“I treat a sex scene almost like I would treat a fight scene,” says director Eliza Hittman about her second film, Beach Rats. And indeed, there’s nothing conventionally erotic about the shadowed, claustrophobic close-ups on protagonist Frankie’s after-dark liaisons with much older men. Instead, they unfold like cage fights under a dying strobe light: harsh, cold, and cathartic.
The film is a piercing look at adolescence that won Hittman the Directing Award at this year’s Sundance Film Festival. In a version of South Brooklyn that feels like equal parts Larry Clark and Andrea Arnold, 19-year-old beach bro Frankie wanders around in a drug-, grief-, and ennui-induced haze. He spends his days visiting his terminally ill father and trolling the Coney Island boardwalk with his rat pack of stoner buddies.

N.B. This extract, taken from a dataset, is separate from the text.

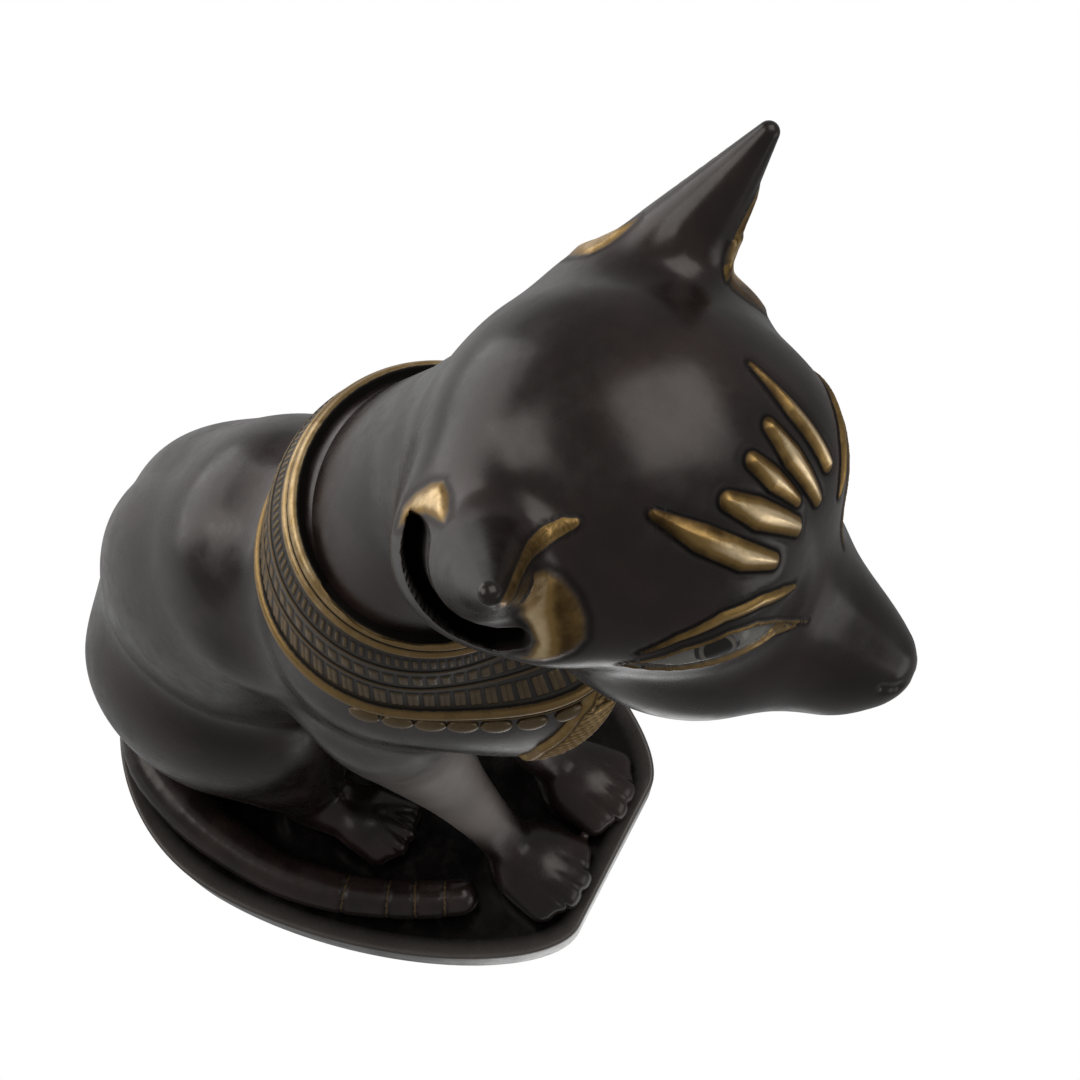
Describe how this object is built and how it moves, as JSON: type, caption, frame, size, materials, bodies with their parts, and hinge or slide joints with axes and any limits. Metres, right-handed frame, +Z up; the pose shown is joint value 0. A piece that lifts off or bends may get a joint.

When girls hit on him, he responds with the same disaffected attitude he uses for everything else. The only time he shows any sign of vulnerability is late at night, when he cruises hook-up sites for older guys, admitting to them he has no idea who, or what, he wants.
Hittman, a former theater buff born and raised in Brooklyn, made waves in 2013 with her first feature It Felt Like Love, another slow-burn indie about a teenager from her home borough who discovers the volatile relationships between sex, autonomy, and power. The film, about a 14-year-old girl who pursues an older guy, made the Critic’s Picks in The Village Voice and The New York Times. Hittman is now an assistant professor of film and video at the Pratt Institute, but her teenage years still provide creative fodder for her films: “There are themes that I coped with as an adolescent that are part of the work that I make, like an ill or dying parent…[or] a family member sort of figuring out their sexual identity,” she says. “Those are things that are loosely, loosely drawn from my own experiences, but not directly trying to create an autobiographical story.”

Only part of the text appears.